La méthode est aussi une indication: les tirs à la kalachnikov contre le portail de la prison de Toulon, ou les voitures incendiées sur le parking de l’Ecole de l’administration pénitentiaire dans le Lot-et-Garonne (Sud ouest) ressemblent aux actions des Narcos pour terroriser les quartiers et garder le contrôle de leurs points de deal. Le narcotrafic générerait en France chaque année entre 4 et 6 milliards d’euros de revenus. Autant dire un pactole qui exige une organisation minutieuse, impitoyable, et des chefs capables de tenir les forces de l’ordre à distance. 

Contre la nouvelle loi

L’autre raison de suspecter l’ombre des Narcos est le calendrier. Le 4 février, le Sénat a voté une proposition de loi visant à accroître les moyens de l’Etat pour lutter contre les narcotrafics. La semaine dernière, le texte a été finalisé entre les deux chambres du Parlement. Or parmi les mesures phares de ce texte figure la mise en place d’un nouveau régime carcéral très strict pour les chefs de gangs.
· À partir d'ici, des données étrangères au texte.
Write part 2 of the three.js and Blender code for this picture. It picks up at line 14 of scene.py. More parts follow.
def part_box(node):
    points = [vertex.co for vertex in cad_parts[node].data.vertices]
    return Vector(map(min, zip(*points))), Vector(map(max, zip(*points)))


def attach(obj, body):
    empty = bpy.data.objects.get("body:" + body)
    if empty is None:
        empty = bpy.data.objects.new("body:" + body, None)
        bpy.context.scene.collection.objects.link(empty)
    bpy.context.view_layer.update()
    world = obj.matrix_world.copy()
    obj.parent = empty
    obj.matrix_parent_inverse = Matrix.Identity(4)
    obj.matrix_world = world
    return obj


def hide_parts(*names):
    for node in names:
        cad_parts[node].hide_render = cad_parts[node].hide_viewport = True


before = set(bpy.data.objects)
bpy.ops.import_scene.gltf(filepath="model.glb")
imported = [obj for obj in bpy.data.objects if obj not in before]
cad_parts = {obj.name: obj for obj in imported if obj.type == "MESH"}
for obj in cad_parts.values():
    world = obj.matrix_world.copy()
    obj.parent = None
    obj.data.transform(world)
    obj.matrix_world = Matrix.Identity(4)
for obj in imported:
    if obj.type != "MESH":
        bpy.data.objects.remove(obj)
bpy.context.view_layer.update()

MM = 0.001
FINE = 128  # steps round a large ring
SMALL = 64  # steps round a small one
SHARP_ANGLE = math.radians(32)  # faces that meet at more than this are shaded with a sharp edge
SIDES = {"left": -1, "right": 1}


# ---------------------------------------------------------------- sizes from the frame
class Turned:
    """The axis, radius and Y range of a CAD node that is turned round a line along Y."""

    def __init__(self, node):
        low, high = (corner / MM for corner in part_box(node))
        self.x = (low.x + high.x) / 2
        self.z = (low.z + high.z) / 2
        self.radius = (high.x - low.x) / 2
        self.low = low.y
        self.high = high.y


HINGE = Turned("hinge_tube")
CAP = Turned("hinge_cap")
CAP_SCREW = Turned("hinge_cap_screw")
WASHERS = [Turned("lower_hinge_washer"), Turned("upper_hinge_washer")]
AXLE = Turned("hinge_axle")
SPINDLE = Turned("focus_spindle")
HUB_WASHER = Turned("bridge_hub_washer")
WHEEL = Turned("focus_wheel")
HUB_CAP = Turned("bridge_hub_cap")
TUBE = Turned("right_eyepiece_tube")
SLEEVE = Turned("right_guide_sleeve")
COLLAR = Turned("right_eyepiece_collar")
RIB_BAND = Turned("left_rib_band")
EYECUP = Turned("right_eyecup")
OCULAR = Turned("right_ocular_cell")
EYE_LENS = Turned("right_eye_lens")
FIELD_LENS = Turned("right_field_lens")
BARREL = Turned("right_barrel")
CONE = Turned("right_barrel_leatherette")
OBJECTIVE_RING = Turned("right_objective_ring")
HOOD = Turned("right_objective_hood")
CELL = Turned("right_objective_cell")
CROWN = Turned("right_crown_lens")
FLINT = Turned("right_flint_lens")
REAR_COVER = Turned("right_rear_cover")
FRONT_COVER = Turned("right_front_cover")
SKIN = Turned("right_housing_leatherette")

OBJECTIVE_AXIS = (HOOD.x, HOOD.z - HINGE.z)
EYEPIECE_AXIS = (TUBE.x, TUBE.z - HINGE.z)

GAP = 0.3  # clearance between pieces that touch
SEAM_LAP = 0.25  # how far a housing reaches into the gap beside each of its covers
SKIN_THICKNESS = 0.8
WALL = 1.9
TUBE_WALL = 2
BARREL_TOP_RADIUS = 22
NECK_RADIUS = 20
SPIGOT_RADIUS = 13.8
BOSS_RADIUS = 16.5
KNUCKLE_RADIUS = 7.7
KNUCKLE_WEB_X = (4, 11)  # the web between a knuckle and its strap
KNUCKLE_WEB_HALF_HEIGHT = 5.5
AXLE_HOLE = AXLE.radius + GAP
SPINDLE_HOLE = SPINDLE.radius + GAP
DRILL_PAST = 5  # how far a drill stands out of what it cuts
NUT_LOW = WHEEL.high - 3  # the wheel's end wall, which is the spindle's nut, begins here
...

Ils pourront désormais être placés à l’isolement total dans deux centrales: Vendin le vieil (Pas-de-Calais) et Condé-sur-Sarthe (Orne). Les fouilles totales seront possibles en permanence. Leurs cellules seront vidéosurveillées. Les contacts avec les familles se feront sans pouvoir se toucher. Le brouillage des portables dans ces quartiers de haute sécurité sera constant. Plus de 200 détenus pourraient se retrouver ainsi privés d’accès à leurs réseaux. Et d’autres prisons se verront doter de quartiers similaires. 

Campagnes d’intimidation

L’intimidation des gangs de narcotrafiquants n’est pas nouvelle en France. En janvier, le directeur des douanes du port du Havre a tiré le signal d’alarme, estimant que ses 350 agents sont très vulnérables aux menaces des gangs. Dans les établissements pénitentiaires, la peur s’installe aussi. Des surveillants reçoivent régulièrement des menaces de mort. Leurs familles sont visées. Des photos de leurs enfants circulent, avec le nom des écoles qu’ils fréquentent. En juin 2024, un jeune homme de 19 ans a été payé 5000 euros par un prisonnier pour incendier le véhicule d’une surveillante de la prison d’Aix-en-Provence…

Neuf prisons ont été jusque-là touchées par ces attaques, dont les protagonistes ont parfois mis en scène leur action, en se filmant sur place. Une forme d’avertissement? Possible, même si la piste de commandos anarchistes reste étudiée de près par la police. L’on sait en effet que les gangs redoutent d’être décapités par l’arrestation et la mise à l’isolement de leurs leaders, ce qui les expose souvent à des représailles meurtrières de leurs concurrents.

Le cas de Marseille

On sait aussi que certaines prisons, comme Les Baumettes à Marseille, sont particulièrement poreuses aux influences criminelles extérieures. En octobre 2024, quelques jours après son arrivée à cette maison d’arrêt des Baumettes, à Marseille, un détenu de 22 ans, inconnu jusqu’ici de la justice, a été égorgé par un codétenu. Alors qu’il avait exigé de changer de cellule.

Un rapport d’enquête sur le narcotrafic en France a été rendu en 2024 par le Sénat. Il estime à près de trente tonnes la quantité de cocaïne saisie chaque année en France, cinq fois plus qu’il y a dix ans. «On assiste à une véritable submersion», dénonçaient dans ce document les Sénateurs. Jusqu’à l’intérieur des prisons?